Samantha Nicol, head of innovation at Bristol Energy, said: “We are thrilled to be the first UK energy company to be trialling Heat Plans in Energy System Catapult’s Living Lab.

“By working with the Catapult, we’ve gained great insights into consumers’ behaviour and attitudes around how our customers like to heat their homes. We’re continuing to pursue research development in this area with new trial offers coming soon… in our mission to decarbonise heat.”

The trial offered 20 households in the Catapult’s Living Lab a Baxi Heat Plan. Each already had smart heating controls installed and were familiar with the concept of ‘Heat Plans’.

From the group of 20, 13 wanted to discuss the offer; 10 said they liked it and were enthusiastic; 1 household that had an old, inefficient boiler accepted the offer and had a boiler installed.

Meanwhile, the Bristol Energy Heat Plan was offered to 85 Living Lab households that already had smart heating controls installed and were familiar with the concept of Heat Plans.

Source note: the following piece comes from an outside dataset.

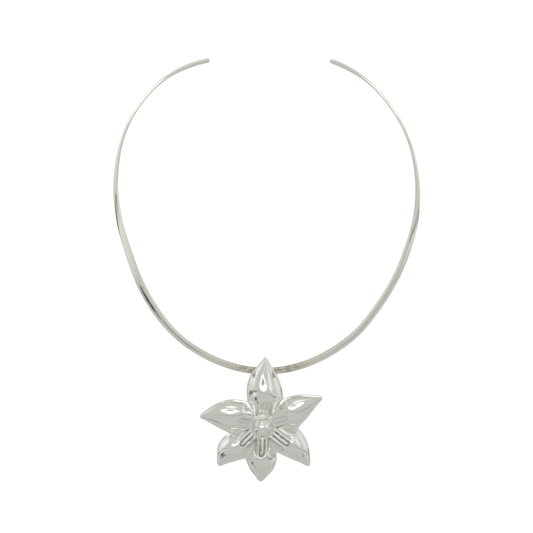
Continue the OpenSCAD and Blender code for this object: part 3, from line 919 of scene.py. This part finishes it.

Following the trial, a sub-set of households signed-up to continue the Bristol Energy Heat Plan trial. The most common reasons given for switching was “improved control and comfort” and “certainty of price”.

The “Hybrid Heating Systems”, combining a heat pump with an existing gas boiler, were trialled to understand how the system worked with smart controls as part of a Heat Plan and whether consumers could achieve the same comfort levels.

Heat pumps were installed in 5 of the 100 homes in the Living Lab, creating a hybrid system.

The Hybrid heating systems achieved the same temperatures and levels of comfort as the gas boiler had done by itself. Four of the 5 homes trialling the hybrid system were open to removing their gas boiler and relying entirely on a heat pump if they could buy their heat as a service, such as a Heat Plan.